Supplied data:
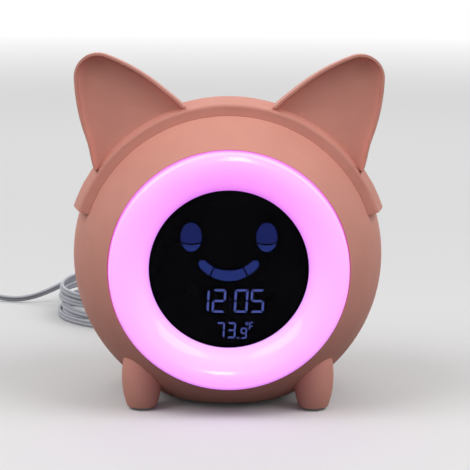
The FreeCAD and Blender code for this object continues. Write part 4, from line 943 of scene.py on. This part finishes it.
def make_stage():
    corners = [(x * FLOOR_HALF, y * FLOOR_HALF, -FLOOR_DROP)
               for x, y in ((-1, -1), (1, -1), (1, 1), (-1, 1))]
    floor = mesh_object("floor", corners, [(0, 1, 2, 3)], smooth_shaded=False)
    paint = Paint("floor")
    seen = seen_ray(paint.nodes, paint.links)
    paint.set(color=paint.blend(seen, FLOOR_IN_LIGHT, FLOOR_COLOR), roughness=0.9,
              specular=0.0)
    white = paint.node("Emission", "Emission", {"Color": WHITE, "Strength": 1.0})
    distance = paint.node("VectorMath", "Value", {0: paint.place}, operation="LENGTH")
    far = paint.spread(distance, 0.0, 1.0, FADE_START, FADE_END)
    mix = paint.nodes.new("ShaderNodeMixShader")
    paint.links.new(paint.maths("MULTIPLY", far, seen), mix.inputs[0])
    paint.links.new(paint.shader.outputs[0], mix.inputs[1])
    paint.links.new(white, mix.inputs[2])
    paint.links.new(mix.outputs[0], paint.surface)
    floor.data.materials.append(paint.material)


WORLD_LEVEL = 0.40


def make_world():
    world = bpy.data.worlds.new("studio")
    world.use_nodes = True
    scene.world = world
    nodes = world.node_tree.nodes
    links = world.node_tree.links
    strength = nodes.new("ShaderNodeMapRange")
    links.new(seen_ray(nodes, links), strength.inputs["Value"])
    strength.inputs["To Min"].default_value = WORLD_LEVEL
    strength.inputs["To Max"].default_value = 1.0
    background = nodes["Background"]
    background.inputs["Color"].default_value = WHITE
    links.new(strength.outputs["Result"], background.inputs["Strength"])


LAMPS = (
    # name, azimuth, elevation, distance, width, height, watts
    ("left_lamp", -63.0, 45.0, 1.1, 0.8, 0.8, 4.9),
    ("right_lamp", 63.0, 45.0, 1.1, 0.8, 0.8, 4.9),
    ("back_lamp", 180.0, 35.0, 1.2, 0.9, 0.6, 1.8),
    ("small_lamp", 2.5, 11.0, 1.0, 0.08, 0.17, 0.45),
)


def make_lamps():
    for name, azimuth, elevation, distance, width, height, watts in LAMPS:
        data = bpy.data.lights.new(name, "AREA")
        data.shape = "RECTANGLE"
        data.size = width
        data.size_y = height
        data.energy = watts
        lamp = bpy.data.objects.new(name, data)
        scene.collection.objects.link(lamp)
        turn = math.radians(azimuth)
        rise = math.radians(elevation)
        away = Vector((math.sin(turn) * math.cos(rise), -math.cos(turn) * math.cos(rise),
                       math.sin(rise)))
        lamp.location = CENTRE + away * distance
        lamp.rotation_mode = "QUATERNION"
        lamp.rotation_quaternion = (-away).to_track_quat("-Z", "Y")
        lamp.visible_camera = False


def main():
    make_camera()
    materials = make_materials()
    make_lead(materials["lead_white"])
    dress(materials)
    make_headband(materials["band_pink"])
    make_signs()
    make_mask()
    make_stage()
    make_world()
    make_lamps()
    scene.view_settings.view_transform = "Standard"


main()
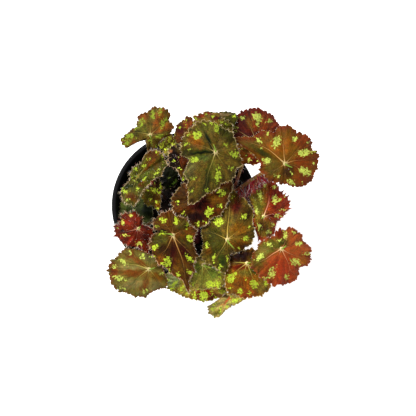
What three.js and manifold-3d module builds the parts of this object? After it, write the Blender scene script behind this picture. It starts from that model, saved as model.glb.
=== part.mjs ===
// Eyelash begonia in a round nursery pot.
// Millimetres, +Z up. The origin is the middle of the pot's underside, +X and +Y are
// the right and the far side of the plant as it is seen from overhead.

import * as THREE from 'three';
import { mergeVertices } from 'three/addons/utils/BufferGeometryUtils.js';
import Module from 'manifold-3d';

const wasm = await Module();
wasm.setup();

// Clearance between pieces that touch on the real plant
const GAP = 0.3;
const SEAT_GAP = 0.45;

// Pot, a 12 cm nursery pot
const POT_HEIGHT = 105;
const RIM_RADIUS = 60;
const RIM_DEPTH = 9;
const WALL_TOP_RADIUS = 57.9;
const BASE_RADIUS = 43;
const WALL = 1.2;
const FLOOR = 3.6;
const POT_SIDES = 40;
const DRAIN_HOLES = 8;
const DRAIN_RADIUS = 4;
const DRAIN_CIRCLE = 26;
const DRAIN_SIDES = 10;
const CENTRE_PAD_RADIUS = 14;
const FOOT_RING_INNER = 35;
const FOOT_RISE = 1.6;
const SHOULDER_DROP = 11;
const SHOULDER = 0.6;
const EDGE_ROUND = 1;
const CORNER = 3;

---

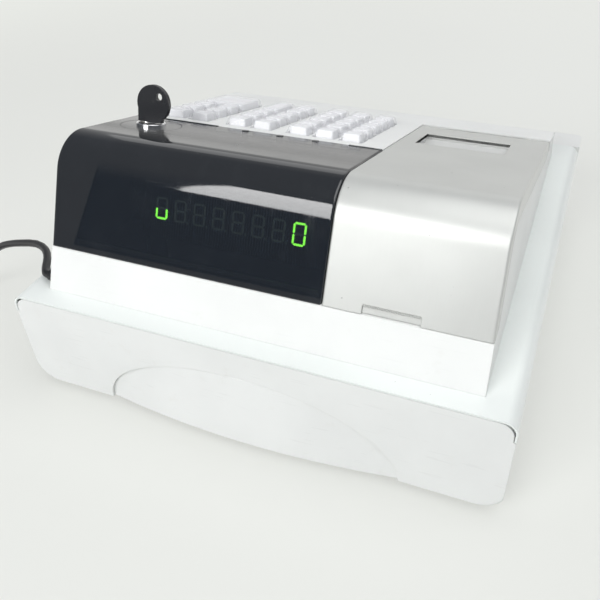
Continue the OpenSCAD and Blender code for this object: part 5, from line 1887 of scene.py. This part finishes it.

Exercise prompt: Give the exact lines, and only those, from the line containing "What three.js and" through the line containing "const SEAT_GAP = 0.45;" in the entries above.

Answer below:
What three.js and manifold-3d module builds the parts of this object? After it, write the Blender scene script behind this picture. It starts from that model, saved as model.glb.
=== part.mjs ===
// Eyelash begonia in a round nursery pot.
// Millimetres, +Z up. The origin is the middle of the pot's underside, +X and +Y are
// the right and the far side of the plant as it is seen from overhead.

import * as THREE from 'three';
import { mergeVertices } from 'three/addons/utils/BufferGeometryUtils.js';
import Module from 'manifold-3d';

const wasm = await Module();
wasm.setup();

// Clearance between pieces that touch on the real plant
const GAP = 0.3;
const SEAT_GAP = 0.45;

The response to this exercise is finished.